* _Aim of the exercise_
Output, please, exactly those lines of the listing that come before the line with "parametric FreeCAD document.", along with that line itself.

* _Source excerpt_
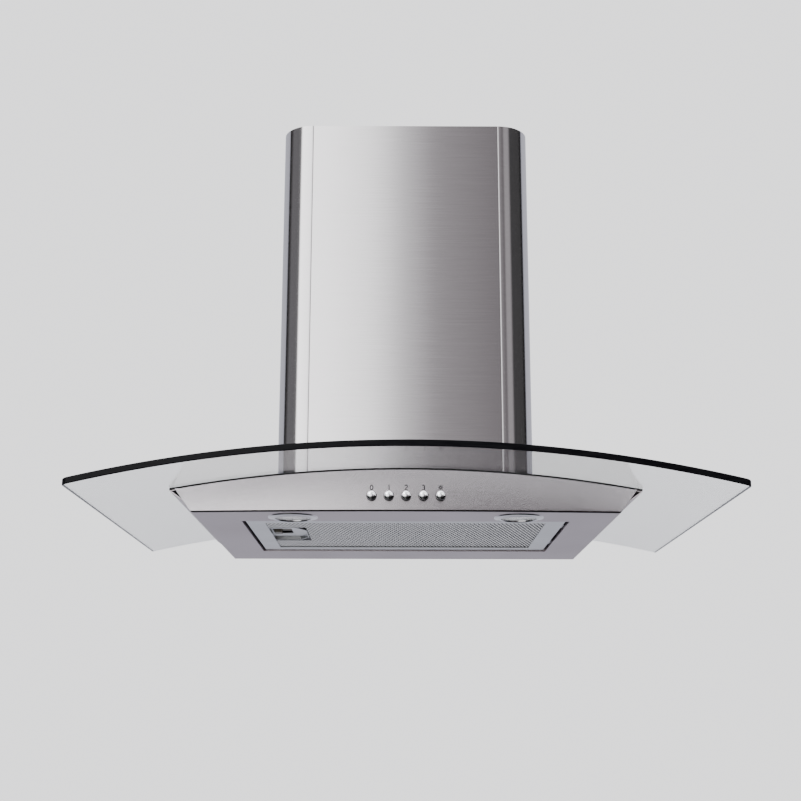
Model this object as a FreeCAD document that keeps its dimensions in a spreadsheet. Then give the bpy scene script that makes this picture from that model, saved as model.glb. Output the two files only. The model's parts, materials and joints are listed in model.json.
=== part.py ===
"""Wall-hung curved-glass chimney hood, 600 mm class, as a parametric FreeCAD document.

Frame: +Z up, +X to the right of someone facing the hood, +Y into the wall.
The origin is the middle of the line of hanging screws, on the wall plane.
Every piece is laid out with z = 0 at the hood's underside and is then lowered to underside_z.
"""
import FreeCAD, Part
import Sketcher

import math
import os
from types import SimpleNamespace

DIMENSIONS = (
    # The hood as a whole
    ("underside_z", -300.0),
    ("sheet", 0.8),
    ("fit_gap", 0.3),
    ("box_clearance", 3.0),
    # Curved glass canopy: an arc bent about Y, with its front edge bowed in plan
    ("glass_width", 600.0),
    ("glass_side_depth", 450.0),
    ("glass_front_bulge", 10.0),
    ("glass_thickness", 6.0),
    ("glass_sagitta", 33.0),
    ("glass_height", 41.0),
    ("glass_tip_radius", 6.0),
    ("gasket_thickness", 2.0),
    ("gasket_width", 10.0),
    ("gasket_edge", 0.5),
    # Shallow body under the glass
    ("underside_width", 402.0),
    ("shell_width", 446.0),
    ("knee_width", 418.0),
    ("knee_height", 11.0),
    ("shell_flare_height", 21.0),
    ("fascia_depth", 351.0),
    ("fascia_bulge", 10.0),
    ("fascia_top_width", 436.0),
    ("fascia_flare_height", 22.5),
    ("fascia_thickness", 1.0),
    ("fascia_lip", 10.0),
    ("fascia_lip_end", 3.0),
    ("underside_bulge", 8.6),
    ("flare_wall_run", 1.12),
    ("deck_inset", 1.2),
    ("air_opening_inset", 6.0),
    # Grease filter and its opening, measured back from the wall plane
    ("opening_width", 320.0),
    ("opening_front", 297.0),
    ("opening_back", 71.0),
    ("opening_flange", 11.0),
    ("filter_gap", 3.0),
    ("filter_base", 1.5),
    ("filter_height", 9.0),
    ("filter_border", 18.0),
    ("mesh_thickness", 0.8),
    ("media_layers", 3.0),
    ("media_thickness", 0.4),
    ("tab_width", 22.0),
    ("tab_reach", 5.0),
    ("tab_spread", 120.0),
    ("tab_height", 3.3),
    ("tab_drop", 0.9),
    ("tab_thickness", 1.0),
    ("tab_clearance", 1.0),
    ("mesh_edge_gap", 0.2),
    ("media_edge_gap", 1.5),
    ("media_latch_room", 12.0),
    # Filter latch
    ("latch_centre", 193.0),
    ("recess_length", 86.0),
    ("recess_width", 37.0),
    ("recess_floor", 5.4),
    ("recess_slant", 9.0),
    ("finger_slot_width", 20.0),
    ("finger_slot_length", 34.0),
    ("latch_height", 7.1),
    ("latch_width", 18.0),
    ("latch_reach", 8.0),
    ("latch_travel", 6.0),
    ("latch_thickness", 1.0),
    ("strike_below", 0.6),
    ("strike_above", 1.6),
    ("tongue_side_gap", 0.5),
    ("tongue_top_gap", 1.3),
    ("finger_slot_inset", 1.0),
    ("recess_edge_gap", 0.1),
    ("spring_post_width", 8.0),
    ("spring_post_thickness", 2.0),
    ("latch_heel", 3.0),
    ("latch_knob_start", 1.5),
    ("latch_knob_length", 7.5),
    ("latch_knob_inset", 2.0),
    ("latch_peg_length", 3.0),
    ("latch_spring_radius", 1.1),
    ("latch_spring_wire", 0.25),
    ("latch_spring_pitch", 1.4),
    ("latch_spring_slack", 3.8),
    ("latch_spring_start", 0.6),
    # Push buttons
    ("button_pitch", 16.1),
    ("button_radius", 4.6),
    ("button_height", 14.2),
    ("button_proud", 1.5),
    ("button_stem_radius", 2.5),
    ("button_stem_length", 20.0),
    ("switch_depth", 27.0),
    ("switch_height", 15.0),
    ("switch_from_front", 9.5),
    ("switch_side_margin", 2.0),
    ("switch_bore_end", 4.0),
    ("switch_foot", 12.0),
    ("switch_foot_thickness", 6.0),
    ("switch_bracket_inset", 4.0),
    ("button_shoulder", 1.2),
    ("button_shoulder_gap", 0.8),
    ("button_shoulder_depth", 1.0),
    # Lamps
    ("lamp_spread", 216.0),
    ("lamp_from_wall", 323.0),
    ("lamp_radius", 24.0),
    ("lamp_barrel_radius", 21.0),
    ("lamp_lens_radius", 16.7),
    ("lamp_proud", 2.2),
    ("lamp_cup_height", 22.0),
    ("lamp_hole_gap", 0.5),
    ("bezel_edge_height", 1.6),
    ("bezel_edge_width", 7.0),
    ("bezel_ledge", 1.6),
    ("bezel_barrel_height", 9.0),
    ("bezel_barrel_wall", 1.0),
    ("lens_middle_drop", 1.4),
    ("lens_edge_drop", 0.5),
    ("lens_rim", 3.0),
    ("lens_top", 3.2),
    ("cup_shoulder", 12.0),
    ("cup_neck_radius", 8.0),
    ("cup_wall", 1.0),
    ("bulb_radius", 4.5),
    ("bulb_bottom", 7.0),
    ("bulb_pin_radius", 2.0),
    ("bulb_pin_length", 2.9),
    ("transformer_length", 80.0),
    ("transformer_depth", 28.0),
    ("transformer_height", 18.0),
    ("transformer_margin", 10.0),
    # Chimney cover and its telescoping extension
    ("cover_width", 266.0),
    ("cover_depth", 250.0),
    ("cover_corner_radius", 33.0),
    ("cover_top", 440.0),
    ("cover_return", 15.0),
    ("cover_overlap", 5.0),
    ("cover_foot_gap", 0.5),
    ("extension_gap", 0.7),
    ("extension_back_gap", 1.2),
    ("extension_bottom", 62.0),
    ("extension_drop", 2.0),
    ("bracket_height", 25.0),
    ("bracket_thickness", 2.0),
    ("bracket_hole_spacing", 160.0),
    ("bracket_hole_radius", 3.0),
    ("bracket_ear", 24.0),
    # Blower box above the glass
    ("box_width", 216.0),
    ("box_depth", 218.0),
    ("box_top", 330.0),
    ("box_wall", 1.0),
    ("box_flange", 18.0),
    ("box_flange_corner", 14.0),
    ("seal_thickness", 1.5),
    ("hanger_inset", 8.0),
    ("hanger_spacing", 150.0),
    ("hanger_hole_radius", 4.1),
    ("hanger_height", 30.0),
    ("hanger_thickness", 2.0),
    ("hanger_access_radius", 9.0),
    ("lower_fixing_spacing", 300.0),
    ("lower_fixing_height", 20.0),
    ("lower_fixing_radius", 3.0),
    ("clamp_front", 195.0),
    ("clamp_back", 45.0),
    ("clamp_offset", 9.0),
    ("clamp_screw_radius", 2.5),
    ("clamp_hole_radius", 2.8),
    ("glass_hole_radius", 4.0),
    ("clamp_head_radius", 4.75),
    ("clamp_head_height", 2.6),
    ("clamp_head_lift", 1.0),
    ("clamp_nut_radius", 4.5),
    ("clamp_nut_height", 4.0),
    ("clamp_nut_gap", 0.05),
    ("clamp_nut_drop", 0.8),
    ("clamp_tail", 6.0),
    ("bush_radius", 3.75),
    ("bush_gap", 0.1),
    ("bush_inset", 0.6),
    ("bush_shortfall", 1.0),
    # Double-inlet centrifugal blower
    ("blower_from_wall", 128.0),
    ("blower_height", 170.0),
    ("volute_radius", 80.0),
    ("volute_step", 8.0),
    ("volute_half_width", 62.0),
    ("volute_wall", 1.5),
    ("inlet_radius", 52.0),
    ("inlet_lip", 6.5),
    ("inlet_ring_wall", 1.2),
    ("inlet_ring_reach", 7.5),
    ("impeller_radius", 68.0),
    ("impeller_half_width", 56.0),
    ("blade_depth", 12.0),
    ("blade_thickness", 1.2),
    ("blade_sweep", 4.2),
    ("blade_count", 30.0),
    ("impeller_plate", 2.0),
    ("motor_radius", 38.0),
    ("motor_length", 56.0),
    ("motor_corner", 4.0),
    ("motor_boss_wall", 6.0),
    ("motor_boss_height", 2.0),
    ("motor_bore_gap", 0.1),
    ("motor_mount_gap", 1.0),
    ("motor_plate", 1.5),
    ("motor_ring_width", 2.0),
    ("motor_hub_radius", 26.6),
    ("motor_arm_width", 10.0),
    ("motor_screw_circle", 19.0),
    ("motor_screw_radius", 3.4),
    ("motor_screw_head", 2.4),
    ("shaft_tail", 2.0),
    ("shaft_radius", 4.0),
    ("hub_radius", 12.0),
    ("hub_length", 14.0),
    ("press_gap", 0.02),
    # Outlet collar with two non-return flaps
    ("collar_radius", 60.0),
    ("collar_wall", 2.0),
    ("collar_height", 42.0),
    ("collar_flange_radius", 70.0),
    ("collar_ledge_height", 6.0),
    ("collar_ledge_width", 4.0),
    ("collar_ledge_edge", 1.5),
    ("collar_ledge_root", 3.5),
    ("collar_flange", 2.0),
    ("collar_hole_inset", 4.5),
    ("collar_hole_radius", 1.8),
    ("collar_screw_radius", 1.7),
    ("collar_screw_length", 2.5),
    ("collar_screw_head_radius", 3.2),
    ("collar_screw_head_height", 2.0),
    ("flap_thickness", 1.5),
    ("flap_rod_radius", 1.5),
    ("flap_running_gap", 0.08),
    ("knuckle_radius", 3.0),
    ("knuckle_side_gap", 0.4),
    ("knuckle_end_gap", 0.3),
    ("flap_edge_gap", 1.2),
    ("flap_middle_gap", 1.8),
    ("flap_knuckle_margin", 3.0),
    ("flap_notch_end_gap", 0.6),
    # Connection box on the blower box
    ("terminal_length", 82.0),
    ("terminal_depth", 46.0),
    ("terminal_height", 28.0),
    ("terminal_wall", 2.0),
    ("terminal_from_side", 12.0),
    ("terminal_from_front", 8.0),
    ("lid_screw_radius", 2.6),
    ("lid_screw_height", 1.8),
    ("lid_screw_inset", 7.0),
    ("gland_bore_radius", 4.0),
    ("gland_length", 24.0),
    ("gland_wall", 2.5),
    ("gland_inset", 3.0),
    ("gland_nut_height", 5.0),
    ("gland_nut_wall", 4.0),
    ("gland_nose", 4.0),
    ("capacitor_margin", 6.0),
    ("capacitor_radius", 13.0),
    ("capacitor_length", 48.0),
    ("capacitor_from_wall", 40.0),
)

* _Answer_
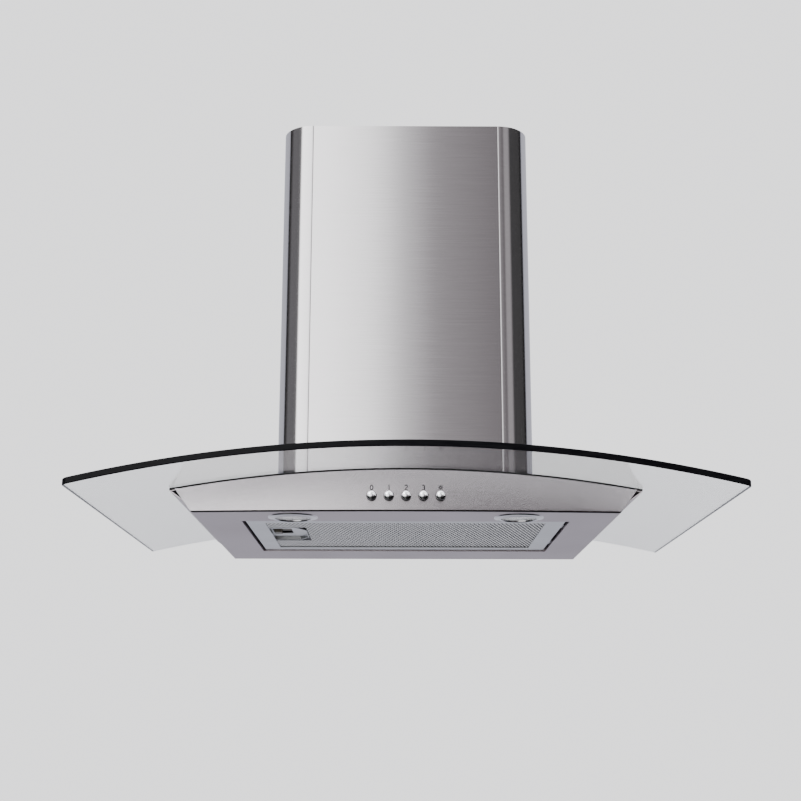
Model this object as a FreeCAD document that keeps its dimensions in a spreadsheet. Then give the bpy scene script that makes this picture from that model, saved as model.glb. Output the two files only. The model's parts, materials and joints are listed in model.json.
=== part.py ===
"""Wall-hung curved-glass chimney hood, 600 mm class, as a parametric FreeCAD document.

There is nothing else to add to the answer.